Остальные молчали. И некоторые смотрели на Дарвина со странным выражением на лицах.
– Вы ведь поняли, что я имел в виду, – уточнил натуралист, когда вельбот двинулся сквозь густой туман, прочь от «Бигля». – Вы ведь поняли, сэр.
– Берите чуть левее, – сказал Фицрой. Он полуприкрыл глаза и спросил себя, не подобное ли чувство испытывает голубь, который через полстраны летит к знакомому чердаку. Ты знаешь куда, и ничего здесь от тебя не зависит. Просто двигаешься вперед, как по ниточке. Что бы ни ждало тебя на чердаке.
– Преподобный жаловался, – неожиданно сказал Байно. Он ворочал веслом спокойно, почти небрежно. И смотрел, когда говорил, мимо капитана. – Несколько дней назад… то есть, он и раньше-то… но раньше это были обычные страхи. После Огненной Земли, вы и сами знаете, душа у него была не на месте. Поэтому, сэр, я и не обратил должного внимания.
– Это все защитная реакция, – уверенно сказал Дарвин. – Ну да, разумеется. Мне следовало раньше догадаться. Осьминоги ведь, если их напугать, выпускают чернильное облако…
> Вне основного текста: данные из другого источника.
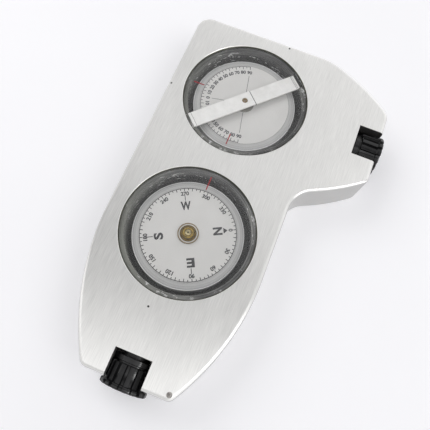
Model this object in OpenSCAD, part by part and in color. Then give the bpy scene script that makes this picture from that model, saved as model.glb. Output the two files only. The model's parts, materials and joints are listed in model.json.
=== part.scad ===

– А «баклажанчики», значит, сводят людей с ума? Насылают дурные сны, так, по-вашему? – Байно покачал головой. – Не усложняйте, Дарвин. Люди просто устали… только в случае с преподобным усталость наложилась на пережитое раньше – вот и привело к чему привело.
– Ну подумайте сами: а что, если Улисс и Атлант… если для них не в новинку находиться на суше? Они ведь становятся совершенно беспомощными. И даже чернила – как бы им помогли здесь чернила? А выпустить некое летучее вещество, которое отпугивало бы врага, – отчего нет? Как скунсы или хорьки…
– Простите, мистер Дарвин, – отозвался один из матросов, Джеремийя Филлипс. – Мы же все там были, ну, сколько раз мимо ходили, рядом стояли. Ничем таким не пахло же. Хотя, – добавил он, помолчав, – ну, если вы правы – это ж значит, нам надо какие-то повязки на лицо сделать, а? Ну, раз эти твари сумели сбить с толку не только преподобного, а даже мистера Мартенса… Я бы не хотел, знаете, остаток жизни слюни пускать и пялиться на какие-нибудь уродские развалины, которые и существуют-то лишь в моем мозгу.
Доктор, услышав эти слова, заметно помрачнел.
– Сделаем, – сказал, – повязки.
Больше он не спорил и вообще не разговаривал, и остальные тоже молчали.
Второй вельбот они догнали минут через сорок. Точнее Фицрой сказать не мог: еще на «Бигле» он обнаружил, что часы показывают какое-то невообразимое время. Видимо, вот так невовремя сломались.
Вельбот лежал, завалившись на правый бок. Весла были здесь же, на камнях, прямо в луже зеленоватой, смрадной воды. Рядом темнели перевернутые бочки. Байно присел возле одной, заглянул, подсвечивая себе фонарем.
– Повязки бы нам, – напомнил Джеремийя Филлипс. – А то, верите, мне начинает казаться… – Он оборвал сам себя и сплюнул в бурый, влажный ил.
– Пусто, – сказал, поднимаясь, Байно. Он понюхал пальцы, которыми изнутри провел по стенке бочки: – Никакого особого запаха, Дарвин.